Пара захватила с собой собачку по имени Фокс[414]
и запас горячего шоколада. Путешественников сопровождал их слуга-немец Генри. В отдельном экипаже ехал преподобный Джон Глен Кинг, бывший английский капеллан, некогда служивший в Петербурге, – Томас познакомился с ним во время своего первого визита в Россию[415]. Отплыв наконец от штормовых берегов Дувра, они пересекли бурные воды Ла-Манша, перенеся жесточайший приступ морской болезни, и затем направились на восток через Брюссель, Кельн и Дрезден. После Кенигсберга они повторили давний маршрут Томаса и, двигаясь вдоль диких балтийских берегов, добрались до Риги.

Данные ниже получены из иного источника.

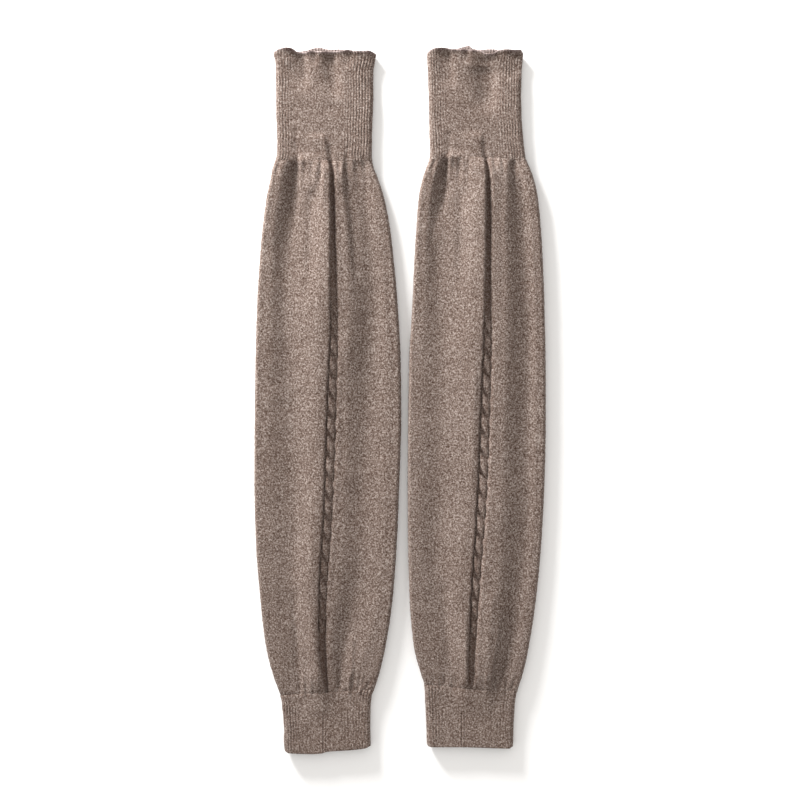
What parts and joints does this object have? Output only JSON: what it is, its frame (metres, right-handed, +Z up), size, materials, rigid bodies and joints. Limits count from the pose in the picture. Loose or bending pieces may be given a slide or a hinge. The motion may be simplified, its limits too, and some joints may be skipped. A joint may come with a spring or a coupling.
{
  "type": "pair of knee warmers",
  "caption": "Over-knee knitted knee warmers laid flat side by side: ribbed thigh bands with a wavy edge, full plain-knit legs with a cable down the front, and ribbed ankle cuffs.",
  "frame": {"origin": "middle of the pair's bounding box, on the surface that the pair lies on", "axes": "+X across the pair to the viewer's right, +Y along the warmers towards the thigh ends, +Z up, out of the front faces"},
  "size_m": [0.2817, 0.6843, 0.0165],
  "materials": {
    "marl_knit": "soft matt marl yarn, plain knit and cable",
    "marl_rib": "soft matt marl yarn, one-by-one rib"
  },
  "bodies": {
    "root": {"left_thigh_rib": "marl_rib", "left_body": "marl_knit", "left_ankle_rib": "marl_rib", "right_thigh_rib": "marl_rib", "right_body": "marl_knit", "right_ankle_rib": "marl_rib"}
  },
  "joints": []
}
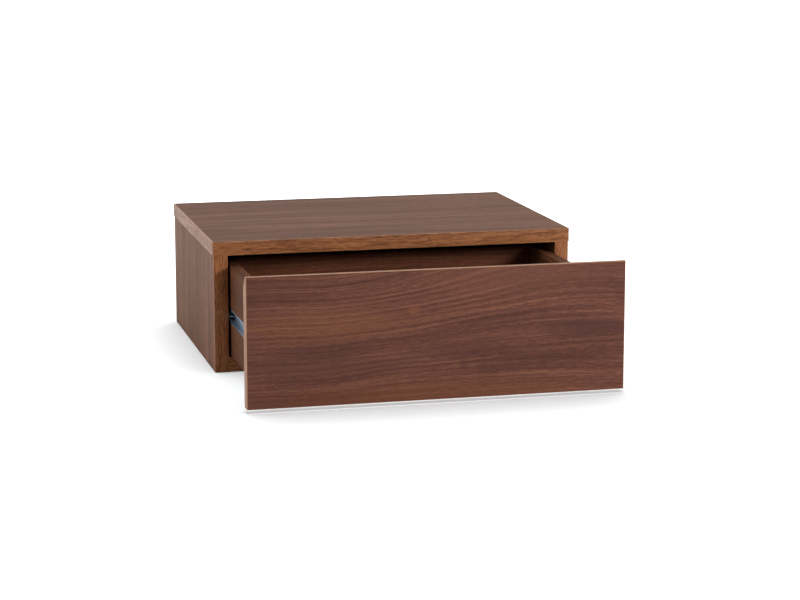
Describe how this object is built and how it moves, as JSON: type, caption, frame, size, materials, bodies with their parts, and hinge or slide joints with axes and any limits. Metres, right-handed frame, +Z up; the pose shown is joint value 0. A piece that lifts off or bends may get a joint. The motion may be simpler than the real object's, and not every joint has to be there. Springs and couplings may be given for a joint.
{
  "type": "floating nightstand",
  "caption": "Wall-hung nightstand in walnut-look board, with a drawer on ball bearing slides. Its overlay front has a bevelled grip and no handle.",
  "frame": {"origin": "centre of the back board's rear face, which lies on the wall", "axes": "+X to the right seen from the front, +Y into the wall, +Z up"},
  "size_m": [0.42, 0.5021, 0.15],
  "materials": {
    "top_board": "walnut-look melamine, satin",
    "side_board": "walnut-look melamine, satin",
    "inner_board": "walnut-look melamine, satin",
    "case_banding": "wood-grain edge banding, satin",
    "end_banding": "pale wood-grain edge banding, satin",
    "front_board": "walnut-look melamine, satin",
    "front_banding": "pale wood-grain edge banding, satin",
    "drawer_board": "plain brown foil, matt",
    "zinc_steel": "zinc plated sheet",
    "cage_steel": "plated sheet with polished balls",
    "screw_steel": "zinc plated",
    "black_plastic": "moulded, matt",
    "beech": "bare beech"
  },
  "bodies": {
    "case": {"top_panel": "top_board", "bottom_panel": "inner_board", "back_panel": "inner_board", "left_side_panel": "side_board", "right_side_panel": "side_board", "top_front_band": "case_banding", "bottom_front_band": "case_banding", "top_left_band": "end_banding", "left_side_front_band": "case_banding", "left_cabinet_rail": "zinc_steel", "left_rail_stop": "black_plastic", "left_rail_screw_1": "screw_steel", "left_rail_screw_2": "screw_steel", "left_top_dowel_1": "beech", "left_top_dowel_2": "beech", "left_bottom_dowel_1": "beech", "left_bottom_dowel_2": "beech", "left_back_dowel_1": "beech", "left_back_dowel_2": "beech", "top_right_band": "end_banding", "right_side_front_band": "case_banding", "right_cabinet_rail": "zinc_steel", "right_rail_stop": "black_plastic", "right_rail_screw_1": "screw_steel", "right_rail_screw_2": "screw_steel", "right_top_dowel_1": "beech", "right_top_dowel_2": "beech", "right_bottom_dowel_1": "beech", "right_bottom_dowel_2": "beech", "right_back_dowel_1": "beech", "right_back_dowel_2": "beech"},
    "drawer": {"drawer_front": "front_board", "drawer_front_top_band": "front_banding", "drawer_front_bottom_band": "front_banding", "drawer_front_left_band": "front_banding", "drawer_front_right_band": "front_banding", "drawer_front_grip_band": "front_banding", "drawer_left_side": "drawer_board", "drawer_right_side": "drawer_board", "drawer_back": "drawer_board", "drawer_bottom": "drawer_board", "drawer_bottom_screw_1": "screw_steel", "drawer_bottom_screw_2": "screw_steel", "left_drawer_channel": "zinc_steel", "left_channel_screw_1": "screw_steel", "left_channel_screw_2": "screw_steel", "left_drawer_front_dowel_1": "beech", "left_drawer_front_dowel_2": "beech", "left_drawer_back_dowel_1": "beech", "left_drawer_back_dowel_2": "beech", "right_drawer_channel": "zinc_steel", "right_channel_screw_1": "screw_steel", "right_channel_screw_2": "screw_steel", "right_drawer_front_dowel_1": "beech", "right_drawer_front_dowel_2": "beech", "right_drawer_back_dowel_1": "beech", "right_drawer_back_dowel_2": "beech"},
    "left_ball_cage": {"left_ball_cage": "cage_steel"},
    "right_ball_cage": {"right_ball_cage": "cage_steel"}
  },
  "joints": [
    {"name": "drawer_slide", "type": "slide", "parent": "case", "child": "drawer", "axis": [0, -1, 0], "range_m": [-0.184, 0.0018]},
    {"name": "left_cage_roll", "type": "slide", "parent": "case", "child": "left_ball_cage", "axis": [0, -1, 0], "range_m": [-0.092, 0.0009]},
    {"name": "right_cage_roll", "type": "slide", "parent": "case", "child": "right_ball_cage", "axis": [0, -1, 0], "range_m": [-0.092, 0.0009]}
  ],
  "couplings": [
    {"joint": "left_cage_roll", "follows": "drawer_slide", "ratio": 0.5},
    {"joint": "right_cage_roll", "follows": "drawer_slide", "ratio": 0.5}
  ]
}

Элизабет, по натуре более любознательная, чем муж, и зорче воспринимавшая такие приземленные вещи, как цены, социальная иерархия и т. п., записывала в дневник подробности этой поездки[416].Слава барона гарантировала им радушный прием во многих знатных и почтенных домах по всей Северной Европе, однако длинные перегоны между ними чередовались с остановками на постоялых дворах и почтовых станциях, часто грязных, а порой и опасных. Во время одной из таких стоянок у Томаса похитили лучшую шляпу, а у преподобного Кинга – парик, так что пришлось срочно искать замену. После этого Димсдейлы нередко спали прямо у себя в экипаже. Элизабет бодро переносила дорожные опасности и невзгоды; один раз она по колено ушла в зыбучий песок и в результате потеряла башмак на деревянной подошве. Она ощущала тревогу, лишь когда дилижанс с риском для пассажиров переправляли через широкие реки ночью или когда его оси захлестывали волны близ голых песков Куршской косы. По пути они пересекали новые границы, которые успели возникнуть после предыдущего визита Томаса: мощь России и Пруссии усиливалась, и обе державы беззастенчиво отхватывали себе куски польской территории[417]

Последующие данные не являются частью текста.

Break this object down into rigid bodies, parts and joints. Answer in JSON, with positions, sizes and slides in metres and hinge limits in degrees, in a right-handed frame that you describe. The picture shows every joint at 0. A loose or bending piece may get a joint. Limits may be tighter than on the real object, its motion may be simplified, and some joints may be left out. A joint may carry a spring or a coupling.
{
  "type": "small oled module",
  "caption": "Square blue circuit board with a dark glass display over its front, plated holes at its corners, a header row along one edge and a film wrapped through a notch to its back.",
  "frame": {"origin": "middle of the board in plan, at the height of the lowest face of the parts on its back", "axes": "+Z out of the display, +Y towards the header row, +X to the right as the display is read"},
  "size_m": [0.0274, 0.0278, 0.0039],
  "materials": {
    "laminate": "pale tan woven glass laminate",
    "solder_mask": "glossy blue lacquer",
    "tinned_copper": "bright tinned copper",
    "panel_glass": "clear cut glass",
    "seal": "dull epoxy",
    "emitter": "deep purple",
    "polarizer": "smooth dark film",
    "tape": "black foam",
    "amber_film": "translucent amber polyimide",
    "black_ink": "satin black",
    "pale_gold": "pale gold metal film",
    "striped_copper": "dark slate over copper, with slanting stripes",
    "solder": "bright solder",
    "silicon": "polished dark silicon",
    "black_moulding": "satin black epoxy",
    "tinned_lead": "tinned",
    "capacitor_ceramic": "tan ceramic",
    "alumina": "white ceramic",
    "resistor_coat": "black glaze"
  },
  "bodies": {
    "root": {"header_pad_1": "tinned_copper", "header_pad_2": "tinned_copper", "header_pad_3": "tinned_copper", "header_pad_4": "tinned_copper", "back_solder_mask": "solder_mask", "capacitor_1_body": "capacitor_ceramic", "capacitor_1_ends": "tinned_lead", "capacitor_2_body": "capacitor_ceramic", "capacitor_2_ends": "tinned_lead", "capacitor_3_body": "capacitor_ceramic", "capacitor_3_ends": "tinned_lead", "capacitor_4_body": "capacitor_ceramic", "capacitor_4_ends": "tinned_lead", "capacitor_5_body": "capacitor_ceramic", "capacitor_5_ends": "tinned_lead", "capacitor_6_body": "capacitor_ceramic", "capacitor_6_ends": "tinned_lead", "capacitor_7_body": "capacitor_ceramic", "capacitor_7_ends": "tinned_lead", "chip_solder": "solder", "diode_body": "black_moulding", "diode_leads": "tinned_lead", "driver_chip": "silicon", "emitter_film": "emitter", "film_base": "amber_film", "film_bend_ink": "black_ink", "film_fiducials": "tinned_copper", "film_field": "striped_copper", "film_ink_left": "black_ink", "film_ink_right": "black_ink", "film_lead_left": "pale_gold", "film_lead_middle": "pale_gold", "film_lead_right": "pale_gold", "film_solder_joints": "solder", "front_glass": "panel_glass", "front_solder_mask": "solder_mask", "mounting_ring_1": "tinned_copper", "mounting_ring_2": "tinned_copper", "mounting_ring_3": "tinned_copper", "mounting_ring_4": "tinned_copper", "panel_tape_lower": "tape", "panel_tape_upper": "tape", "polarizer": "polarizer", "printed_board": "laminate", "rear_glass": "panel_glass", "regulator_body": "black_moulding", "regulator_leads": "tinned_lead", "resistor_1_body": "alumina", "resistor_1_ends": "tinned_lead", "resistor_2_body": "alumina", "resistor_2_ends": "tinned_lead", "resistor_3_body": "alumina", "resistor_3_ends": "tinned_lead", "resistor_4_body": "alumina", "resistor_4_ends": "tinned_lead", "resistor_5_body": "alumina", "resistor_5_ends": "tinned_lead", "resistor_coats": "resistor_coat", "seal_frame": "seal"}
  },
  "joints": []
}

.После семи недель, проведенных в дороге, путешественники наконец достигли Петербурга – 8 августа, в среду, около часа дня[418]
. Элизабет, как и многие английские гости до нее, была зачарована этим городом, сильно развившимся и расширившимся при Екатерине. Российская столица, по словам жены доктора, оказаласьместом гораздо более изысканным и утонченным, чем я ожидала. Уже при въезде она предстала самой величественной, со всеми этими крышами и шпилями, покрытыми жестью и латунью, а кое-где и позолотой; они озарены ярким солнцем, так что вид получается превеселый. Дворец – здание громадное и изумительное, да и по всему городу разбросано великое множество элегантных строений. …Вид на берег реки Невы являет величественнейшие и оживленнейшие сцены из всех, какие мне доводилось видеть.
Димсдейлам вновь выделили роскошный дом на Миллионной, с обширной английской кроватью под алым шелковым балдахином, с экономкой-англичанкой, «превосходно готовящей простую пищу». Баронесса Димсдейл не без удовольствия обнаружила, что ее титул дает ей право на экипаж, запряженный шестью лошадьми. «Все у нас весьма изящно и очаровательно», – писала она домой[419]
.Через два дня после прибытия Томас в сопровождении доктора Роджерсона, личного врача Екатерины, отправился посетить императрицу и великого князя в Царское Село, где те спасались от строгих формальностей двора и от городской жары. Особая связь между доктором Димсдейлом и его пациентами, сложившаяся на фоне напряженной драмы первых прививок, оставалась все такой же прочной. Его приезд воскресил в памяти императрицы тогдашние приступы жара и головокружения, прогулки в дворцовых садах, которые призваны были ускорить ее выздоровление. Павел же, чье детство навсегда омрачила смерть отца, вспоминал, с какой заботой и приязнью относился к нему Томас, когда наследник был подростком. Обе высокие особы приняли врача «весьма милостиво… как старого друга», рассказывал он жене (по ее словам), добавлявшей: «Они сказали ему множество добрых и любезных фраз, сообщив, что визит его доставил им великое удовольствие».